* START DATA SECTION *

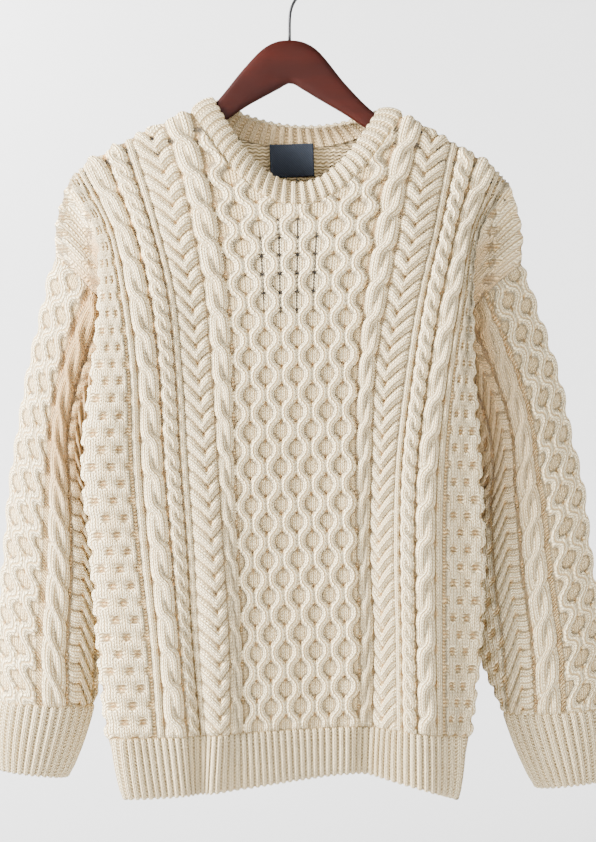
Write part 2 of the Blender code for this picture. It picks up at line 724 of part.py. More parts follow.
def sleeve_surface(side):
    """Inner surface of a sleeve, ring by ring."""
    rings = np.array(LEFT_RINGS if side < 0 else RIGHT_RINGS, float)
    lengths = np.hypot(np.diff(rings[:, 0]), np.diff(rings[:, 1]))
    along = np.concatenate([[0.0], np.cumsum(lengths)])
    phi = np.arange(SLEEVE_COLUMNS) * 2.0 * math.pi / SLEEVE_COLUMNS
    rows = []
    for s in np.linspace(0.0, along[-1], SLEEVE_ROWS + 1):
        ring = [float(smooth_table(along, rings[:, k], s)) for k in range(6)]
        rows.append(ring_point(ring, phi))
    base = np.array(rows)
    tangent = np.roll(base[0], -1, 0) - np.roll(base[0], 1, 0)
    down = base[1] - base[0]
    tangent /= np.linalg.norm(tangent, axis=-1, keepdims=True)
    across = down - tangent * (down * tangent).sum(-1, keepdims=True)
    base[0] += SLEEVE_GAP * across / np.linalg.norm(across, axis=-1, keepdims=True)
    return base


def sleeve_normals(base):
    """Outward directions of a sleeve's cloth."""
    normal = grid_normals(base, True)
    middle = base.mean(1, keepdims=True)
    return normal * np.sign((normal * (base - middle)).sum(-1).mean())


def along_polygon(points, closed, count):
    """Evenly spaced points on a polygon, with their places counted in its corners."""
    if closed:
        points = np.concatenate([points, points[:1]])
    steps = np.linalg.norm(np.diff(points, axis=0), axis=-1)
    length = np.concatenate([[0.0], np.cumsum(steps)])
    at = np.interp(np.linspace(0.0, length[-1], count + 1), length, np.arange(len(points)))
    if closed:
        at = at[:-1]
    return sample(points, at), at


def sample(values, at):
    """Rows of a table of vectors, read between its rows."""
    places = np.arange(len(values))
    return np.stack([np.interp(at, places, values[:, k]) for k in range(3)], -1)


def ribbed_band(name, rims, normals, closed, bulge, gap, parent):
    """Ribbed band between two rims: every other column is a crest."""
    start, end = rims
    down = end - start
    down = down / np.linalg.norm(down, axis=-1, keepdims=True)
    start = start + gap * down
    middle = 0.5 * (start + end) + bulge * normals
    base = np.array([start, middle, end])
    crest = (np.arange(len(start)) % 2)[None, :, None]
    outer = base + normals[None] * (WALL - 0.6 + (RIB_RELIEF + 0.6) * crest)
    columns = list(range(0, len(start), 4))
    if not closed and columns[-1] != len(start) - 1:
        columns.append(len(start) - 1)
    return shell(name, outer, base, ([0, 2], columns), closed, "rib", parent)


def make_welt(name, face, parent):
    """Ribbed hem under one body panel."""
    u, _, base, normal = panel_grids(face)
    points, at = along_polygon(base[0], False, 2 * WELT_RIBS)
    chart = np.interp(at, np.arange(len(u[0])), u[0])
    table = np.array(PANEL_BOTTOM)
    q = np.clip((abs(chart) - FOLD_CHART) / (EDGE_CHART - FOLD_CHART), 0.0, 1.0)
    end_x = smooth_table(table[:, 0], table[:, 3], chart)
    end_z = smooth_table(table[:, 0], table[:, 2], chart)
    end = np.stack([end_x, points[:, 1] * (1.0 - 0.06 * (1.0 - q)), end_z], -1)
    normals = sample(normal[0], at)
    normals[:, 2] = 0.0
    normals = normals / np.linalg.norm(normals, axis=-1, keepdims=True)
    band = ribbed_band(name, (points, end), normals, False, 1.0, SEAM_GAP, parent)
    half_gap = 0.5 * SEAM_GAP * MM
    for vertex in band.data.vertices:
        vertex.co.y = face * max(face * vertex.co.y, half_gap)
    return band


def make_cuff(name, side, parent):
    """Ribbed cuff at the end of a sleeve."""
    base = sleeve_surface(side)
    normal = sleeve_normals(base)
    points, at = along_polygon(base[-1], True, 2 * CUFF_RIBS)
    phi = at * 2.0 * math.pi / SLEEVE_COLUMNS
    end = ring_point(LEFT_CUFF_END if side < 0 else RIGHT_CUFF_END, phi)
    normals = sample(np.concatenate([normal[-1], normal[-1, :1]]), at)
    normals = normals / np.linalg.norm(normals, axis=-1, keepdims=True)
    return ribbed_band(name, (points, end), normals, True, 2.0, 2.0 * SEAM_GAP, parent)


def neck_loop():
    """Neckline of the front and back panels as one polygon, from the front's left round."""
    loops = []
    for face in (-1.0, 1.0):
        columns = panel_columns()
        inside = abs(columns) < INNER_CABLE[0] + 3.0
        u = columns[inside]
        top = main_point(u, np.ones_like(u), face)
        keep = abs(top[:, 0] - NECK_CENTRE) < NECK_HALF_WIDTH - 1.0
        loops.append(top[keep])
    left = np.array([[NECK_CENTRE - NECK_HALF_WIDTH, 0.0, NECK_SIDE_Z + NECK_TILT]])
    right = np.array([[NECK_CENTRE + NECK_HALF_WIDTH, 0.0, NECK_SIDE_Z - NECK_TILT]])
    return np.concatenate([left, loops[0], right, loops[1][::-1]])


def make_neckband(parent):
    """Ribbed band round the neck."""
    points, _ = along_polygon(neck_loop(), True, 2 * NECK_RIBS)
    across = np.clip((points[:, 0] - NECK_CENTRE) / NECK_HALF_WIDTH, -1.0, 1.0)
    theta = np.where(points[:, 1] > 0.0, math.pi - np.arcsin(across), np.arcsin(across))
    rims = (points, upper_neck(theta))
    return ribbed_band("neckband", rims, neck_normal(theta), True, 2.5, 3.0 * SEAM_GAP, parent)


def make_label(parent):
    """Woven label inside the back of the neck."""
    centre_x, centre_z = LABEL_CENTRE
    side = np.linspace(-0.5, 0.5, 4) * LABEL_WIDTH
    rise = np.linspace(-0.5, 0.5, 4) * LABEL_HEIGHT
    dx, dz = np.meshgrid(side, rise)
    x = centre_x + dx - LABEL_TILT * dz
    z = centre_z + dz + LABEL_TILT * dx
    depth = body_depth(np.zeros_like(x), x, z, 1.0)
    back = np.stack([x, depth - LABEL_CLEAR, z], -1)
    front = back - np.array([0.0, LABEL_THICKNESS, 0.0])
    picks = ([0, 1, 2, 3], [0, 1, 2, 3])
    return shell("label", front, back, picks, False, "label", parent)


def make_hanger(parent):
    """Flat wooden arms with rounded edges, cut from one board."""
    mesh_data = bmesh.new()
    rings = []
    for x, top, bottom, thick in HANGER_SECTIONS:
        half = 0.5 * thick
        round_off = min(0.30 * thick, 0.3 * (top - bottom))
        outline = (
            (half - round_off, top), (half, top - round_off),
            (half, bottom + round_off), (half - round_off, bottom),
            (round_off - half, bottom), (-half, bottom + round_off),
            (-half, top - round_off), (round_off - half, top),
        )
        rings.append([mesh_data.verts.new((x * MM, y * MM, z * MM)) for y, z in outline])
    for first, second in zip(rings, rings[1:]):
        for k in range(8):
            m = (k + 1) % 8
            mesh_data.faces.new((first[k], first[m], second[m], second[k]))
    mesh_data.faces.new(rings[0])
    mesh_data.faces.new(rings[-1])
    return finish_mesh("hanger", mesh_data, "mahogany", parent)


def hook_path():
    """Centre line of the hook, from the wood up and round to its open end."""
    centre_z = -(HOOK_RADIUS - HOOK_WIRE)
    start = math.radians(-38.0)
    points = [(HOOK_STEM_X, HOOK_STEM_BOTTOM + SEAM_GAP), (HOOK_STEM_X, HOOK_STEM_TOP)]
    ring_x = HOOK_RADIUS * math.cos(start)
    ring_z = centre_z + HOOK_RADIUS * math.sin(start)
    for k in range(1, 5):
        s = k / 5.0
        points.append((
            HOOK_STEM_X + (ring_x - HOOK_STEM_X) * s ** 1.5,
            HOOK_STEM_TOP + (ring_z - HOOK_STEM_TOP) * math.sin(0.5 * math.pi * s) ** 0.9,
        ))
    for angle in np.linspace(start, math.radians(190.0), 17):
        points.append((HOOK_RADIUS * math.cos(angle), centre_z + HOOK_RADIUS * math.sin(angle)))
    return points


def make_hook(parent):
    """Bent wire hook."""
    curve = bpy.data.curves.new("hanger_hook", "CURVE")
    curve.dimensions = "3D"
    curve.bevel_depth = HOOK_WIRE * MM
    curve.bevel_resolution = 2
    curve.use_fill_caps = True
    path = hook_path()
    spline = curve.splines.new("POLY")
    spline.points.add(len(path) - 1)
    for point, (x, z) in zip(spline.points, path):
        point.co = (x * MM, 0.0, z * MM, 1.0)
    obj = bpy.data.objects.new("hanger_hook", curve)
    bpy.context.scene.collection.objects.link(obj)
    obj.parent = parent
    add_material(obj, "black_wire")
    return obj


def main():
    """Clears the scene and builds the sweater and its hanger."""
    for obj in list(bpy.data.objects):
        bpy.data.objects.remove(obj, do_unlink=True)
    root = bpy.data.objects.new("sweater", None)
    bpy.context.scene.collection.objects.link(root)
    for name, face in (("front", -1.0), ("back", 1.0)):
        make_panel(name, face, root)
        make_welt(f"welt_{name}", face, root)
    for name, side in (("left", -1.0), ("right", 1.0)):
        make_sleeve(f"sleeve_{name}", side, root)
        make_cuff(f"cuff_{name}", side, root)
    make_neckband(root)
    make_label(root)
    make_hanger(root)
    make_hook(root)


main()
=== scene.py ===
"""Looks of a hand-framed cable-knit crewneck sweater on a wooden hanger.

Every size is in millimetres until a mesh is written. The origin is the inside
top of the hook, +Z is up, and the front of the sweater faces -Y.
"""

import logging
import math
from dataclasses import dataclass
from enum import Enum

import bmesh
import bpy
import numpy as np
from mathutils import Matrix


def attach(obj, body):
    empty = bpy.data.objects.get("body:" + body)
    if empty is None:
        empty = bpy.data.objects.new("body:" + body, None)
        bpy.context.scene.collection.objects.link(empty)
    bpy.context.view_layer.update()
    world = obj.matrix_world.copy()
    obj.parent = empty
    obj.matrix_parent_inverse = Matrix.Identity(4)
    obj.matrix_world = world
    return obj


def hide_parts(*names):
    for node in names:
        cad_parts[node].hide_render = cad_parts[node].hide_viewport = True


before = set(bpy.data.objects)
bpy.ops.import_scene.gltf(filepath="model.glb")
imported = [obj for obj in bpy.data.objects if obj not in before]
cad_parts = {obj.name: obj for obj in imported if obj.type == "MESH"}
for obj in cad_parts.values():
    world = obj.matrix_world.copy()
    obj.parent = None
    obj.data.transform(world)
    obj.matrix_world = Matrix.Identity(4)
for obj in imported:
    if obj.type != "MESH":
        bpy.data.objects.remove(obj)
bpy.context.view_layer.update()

LOG = logging.getLogger("sweater")
MM = 0.001
Array = np.ndarray
Material = bpy.types.Material
Piece = bpy.types.Object
Socket = bpy.types.NodeSocket


class Face(Enum):
    """The side of the body that a panel covers."""

    FRONT = -1.0
    BACK = 1.0


class Side(Enum):
    """Left and right as seen from the front."""

    LEFT = -1.0
    RIGHT = 1.0


def smooth_table(xs: Array, ys: Array, at: Array) -> Array:
    """Reads a table through a monotone cubic, straight on beyond its ends.

    Args:
        xs: Places of the table, rising or falling.
        ys: Its values, one table or one for each place in `at` along its last axis.
        at: Where it is read.

    Returns:
        The values at those places.
    """
    xs = np.asarray(xs, float)
    at = np.asarray(at, float)
    ys = np.asarray(ys, float)
    if xs[0] > xs[-1]:
        xs = xs[::-1]
        ys = ys[..., ::-1]
    ys = np.broadcast_to(ys, at.shape + xs.shape)
    run = np.diff(xs)
    slope = np.diff(ys, axis=-1) / run
    before = slope[..., :-1]
    after = slope[..., 1:]
    mean = 0.5 * (before + after)
    limit = 3.0 * np.minimum(abs(before), abs(after))
    inner = np.where(before * after > 0.0, np.sign(mean) * np.minimum(abs(mean), limit), 0.0)
    tangent = np.concatenate([slope[..., :1], inner, slope[..., -1:]], -1)
    k = np.clip(np.searchsorted(xs, at) - 1, 0, len(run) - 1)
    t = np.clip((at - xs[k]) / run[k], 0.0, 1.0)
    here = np.take_along_axis(ys, k[..., None], -1)[..., 0]
    there = np.take_along_axis(ys, k[..., None] + 1, -1)[..., 0]
    leaving = np.take_along_axis(tangent, k[..., None], -1)[..., 0]
    arriving = np.take_along_axis(tangent, k[..., None] + 1, -1)[..., 0]
    value = (
        here * (1 + 2 * t) * (1 - t) ** 2
        + there * t * t * (3 - 2 * t)
        + run[k] * (leaving * t * (1 - t) ** 2 - arriving * t * t * (1 - t))
    )
    value = value + np.minimum(at - xs[0], 0.0) * tangent[..., 0]
    return value + np.maximum(at - xs[-1], 0.0) * tangent[..., -1]


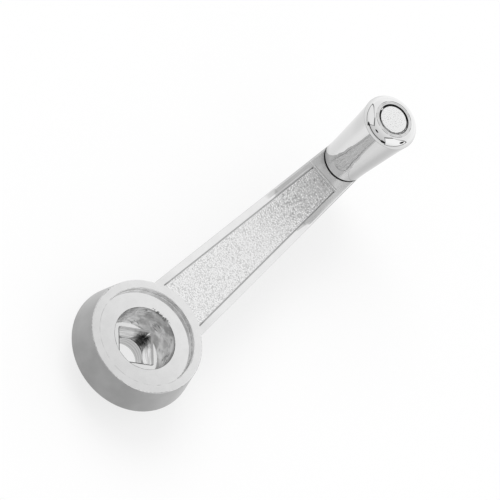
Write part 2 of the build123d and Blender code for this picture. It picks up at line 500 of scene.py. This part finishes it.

* END DATA SECTION *

WHAT IS BEING ASKED —
Your output should consist solely of the lines from the beginning of the entries through the line containing "return normal *", reproduced exactly.

FINAL ANSWER —
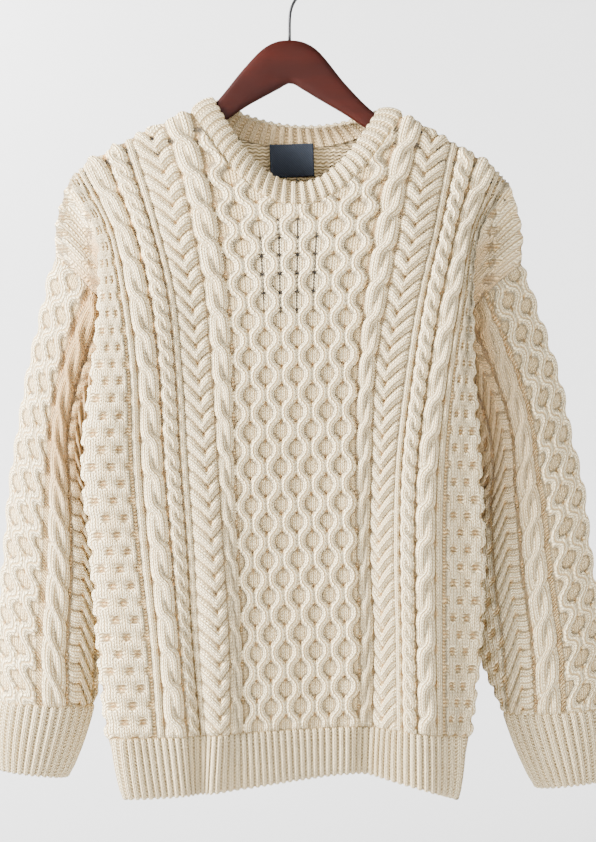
Write part 2 of the Blender code for this picture. It picks up at line 724 of part.py. More parts follow.
def sleeve_surface(side):
    """Inner surface of a sleeve, ring by ring."""
    rings = np.array(LEFT_RINGS if side < 0 else RIGHT_RINGS, float)
    lengths = np.hypot(np.diff(rings[:, 0]), np.diff(rings[:, 1]))
    along = np.concatenate([[0.0], np.cumsum(lengths)])
    phi = np.arange(SLEEVE_COLUMNS) * 2.0 * math.pi / SLEEVE_COLUMNS
    rows = []
    for s in np.linspace(0.0, along[-1], SLEEVE_ROWS + 1):
        ring = [float(smooth_table(along, rings[:, k], s)) for k in range(6)]
        rows.append(ring_point(ring, phi))
    base = np.array(rows)
    tangent = np.roll(base[0], -1, 0) - np.roll(base[0], 1, 0)
    down = base[1] - base[0]
    tangent /= np.linalg.norm(tangent, axis=-1, keepdims=True)
    across = down - tangent * (down * tangent).sum(-1, keepdims=True)
    base[0] += SLEEVE_GAP * across / np.linalg.norm(across, axis=-1, keepdims=True)
    return base


def sleeve_normals(base):
    """Outward directions of a sleeve's cloth."""
    normal = grid_normals(base, True)
    middle = base.mean(1, keepdims=True)
    return normal * np.sign((normal * (base - middle)).sum(-1).mean())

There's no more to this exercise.